Metadata file does not exist error when running jobs

Application execution failed PID=xxxxx error="obtaining information about the running task: trying to access file \"/opt/gitlab-runner/metadata/<runner_token>-xxxxx.json\": file does not exist" cleanup_std=err job=xxxxx project=xx runner=<runner_token>

Ensure that your IAM Role policy is configured correctly and can perform write operations to create the metadata JSON file in /opt/gitlab-runner/metadata/. To test in a non-production environment, use the AmazonECS_FullAccess policy. Review your IAM role policy according to your organization’s security requirements.

connection timed out when running jobs

Application execution failed PID=xxxx error="executing the script on the remote host: executing script on container with IP \"172.x.x.x\": connecting to server: connecting to server \"172.x.x.x:22\" as user \"root\": dial tcp 172.x.x.x:22: connect: connection timed out"

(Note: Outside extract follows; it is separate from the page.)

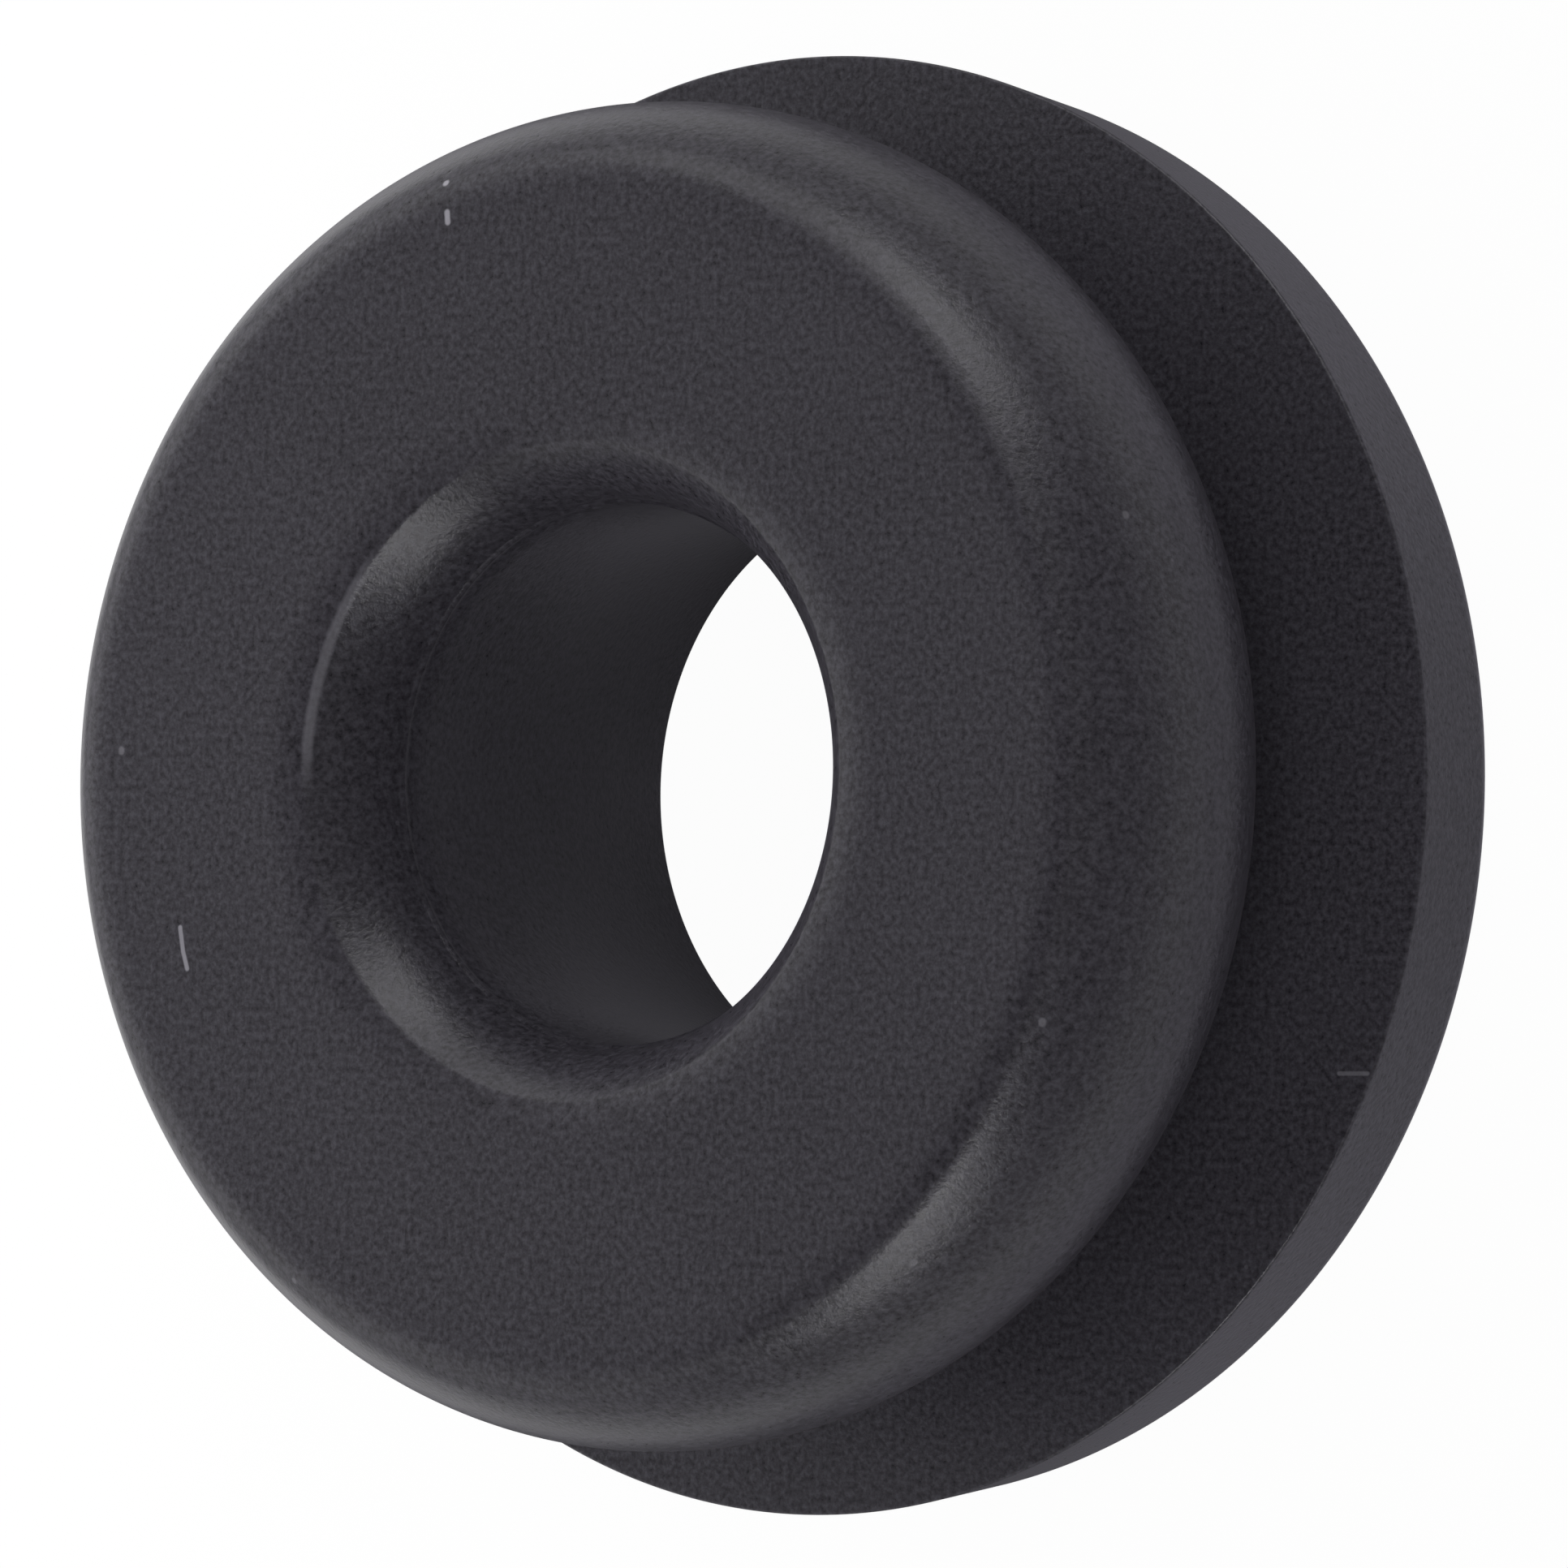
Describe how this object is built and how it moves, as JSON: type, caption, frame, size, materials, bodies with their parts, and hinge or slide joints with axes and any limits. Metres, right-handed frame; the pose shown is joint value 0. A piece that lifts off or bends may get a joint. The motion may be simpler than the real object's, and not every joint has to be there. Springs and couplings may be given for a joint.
{
  "type": "grooved rubber washer",
  "caption": "Moulded rubber washer with a wide rear flange, a panel groove, a rounded front bead and a through bore for a bolt collar.",
  "frame": {"origin": "centre of the rear face, on the axis of the bore", "axes": "+Z along the axis of the bore, from the rear flange to the front bead; the ring is round, so X and Y are free"},
  "size_m": [0.022, 0.022, 0.0087],
  "materials": {
    "rubber": "matte moulded charcoal rubber with a fine grain"
  },
  "bodies": {
    "root": {"washer": "rubber"}
  },
  "joints": []
}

If EnablePublicIP is configured to false, ensure that your VPC’s Security Group has an inbound rule that allows SSH connectivity. Your AWS Fargate task container must be able to accept SSH traffic from the GitLab Runner EC2 instance.

connection refused when running jobs

Application execution failed PID=xxxx error="executing the script on the remote host: executing script on container with IP \"10.x.x.x\": connecting to server: connecting to server \"10.x.x.x:22\" as user \"root\": dial tcp 10.x.x.x:22: connect: connection refused"

Ensure that the task container has port 22 exposed and port mapping is configured based on the instructions in Step 6: Create an ECS task definition. If the port is exposed and the container is configured:

  1. Check to see if there are any errors for the container in Amazon ECS > Clusters > Choose your task definition > Tasks.
  2. View tasks with a status of Stopped and check the latest one that failed. The logs tab has more details if there is a container failure.

Alternatively, ensure that you can run the Docker container locally.